Eddy Almonte (he/him) is an urban planner and Queens native with a passion for supporting and uplifting marginalized communities and spaces. With extensive experience in community engagement in the affordable housing sector, Eddy specializes in leading community planning processes for housing preservation and new construction projects in NYC. Recently, Eddy served in roles in the New York City Housing Authority (NYCHA) and New York City’s Department of Housing Preservation and Development (HPD) distilling complex housing policies and initiatives to accessible public-facing materials for all audiences. Throughout the years, Eddy has focused on understanding the local implications of macro-level policy decisions at the intersection of race, gender identity, class, and sexual orientation.
Eddy is a graduate of the M.S. Urban Planning Program at the Graduate School of Architecture, Planning, and Preservation at Columbia University where he focused on community and economic development, public engagement, and spatial analysis of queer public/private spaces. Eddy also served as a fellow under the Association of Neighborhood and Housing Development Morgan Stanley Fellowship and worked at Ascendant Neighborhood Development in East Harlem.
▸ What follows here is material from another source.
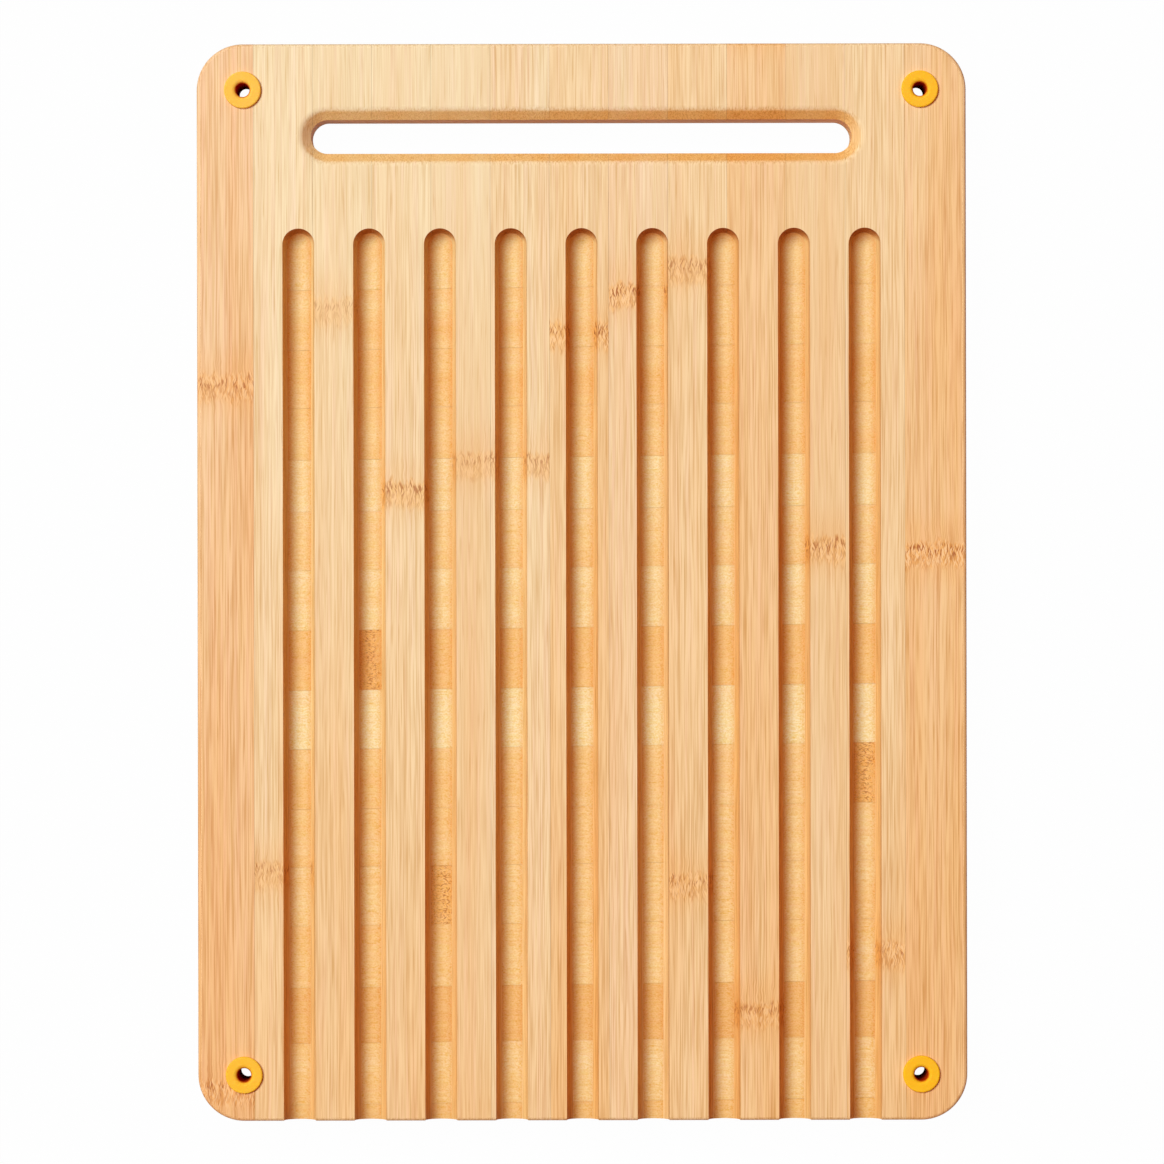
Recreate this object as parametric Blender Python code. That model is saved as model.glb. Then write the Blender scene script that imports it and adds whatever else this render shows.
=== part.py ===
"""Bread board of three crossed layers of bamboo strips, on silicone grommets.

Each strip starts as a plain planed bar. The outline with its rounded edges, the hand slot, the
crumb grooves and the corner holes are then cut through every bar that they meet, as the glued
board is cut on a router. Metres, +Z up: the board lies on its grommets with the grooves on top,
and +Y points to the end with the hand slot.
"""

import itertools
import math

import bmesh
import bpy
from mathutils import Matrix, Vector

# Board outline
BOARD_LENGTH = 0.350
BOARD_WIDTH = 0.250
CORNER_RADIUS = 0.015
EDGE_RADIUS = 0.0012

# Layers of bamboo strips
FACE_PLY = 0.006
CORE_PLY = 0.008
BACK_PLY = 0.006
GLUE_LINE = 0.00005
LENGTHWISE_STRIP_COUNT = 13
FACE_LAYUP_SHIFT_SHARE = -0.042
BACK_LAYUP_SHIFT_SHARE = 0.042
CORE_WIDTH_SHARES = (
    0.29, 1.03, 0.94, 1.04, 0.99, 0.97, 1.01, 0.99, 1.01, 1.01,
    0.99, 0.87, 0.87, 0.98, 1.01, 1.02, 1.01, 1.02, 1.01,
)
CORE_SKEW = math.radians(0.65)

# Hand slot, with a sloping flare at both mouths that eases into the face
SLOT_LENGTH = 0.176
SLOT_WIDTH = 0.011
SLOT_FROM_REAR = 0.030
SLOT_FLARE = 0.0045
SLOT_FLARE_ANGLE = math.radians(45)
SLOT_EASING_RADIUS = 0.003

# Crumb grooves
GROOVE_COUNT = 9
GROOVE_PITCH = 0.023
GROOVE_WIDTH = 0.0104
GROOVE_FROM_REAR = 0.060
GROOVE_DEPTH_REAR = 0.00785
GROOVE_DEPTH_FRONT = 0.0071

# Silicone grommets
GROMMET_FROM_EDGE = 0.015
FLANGE_DIAMETER = 0.012
FLANGE_HEIGHT = 0.0012
FLANGE_EDGE_RADIUS = 0.0005
WAIST_DIAMETER = 0.008
BORE_DIAMETER = 0.0044
BORE_MOUTH_RADIUS = 0.0014
HOLE_CLEARANCE = 0.0003
SEAT_GAP = 0.00005

# How far a bar or a cutter runs past the surface that it is cut at
OVERRUN = 0.002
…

The intertwined public health, economic, social and political crises facing cities have brought renewed attention to entrenched racial inequality and oppression in the United States, particularly anti-Black racism. Students in this course will develop a critical understanding of causes and consequences of racial inequality in America with a focus on spatial inequality, racial segregation, and concentrated poverty in cities. We will start by contextualizing the current political moment with an exploration of the role public policy played in creating and perpetuating urban inequality. We will then focus on the continued consequences of spatial inequality and racial segregation on individual and community well-being and the significance for contemporary policy issues, spanning political representation and voting rights, to gentrification and displacement, policing, and inequality in access to quality education, healthy neighborhoods, and employment. We conclude with the visions for a more just and equitable future articulated by activists, scholars, and front-line community groups. This course will draw on classic academic materials on American urban history, contemporary research, multimedia such as podcasts and music, and investigative and data journalism.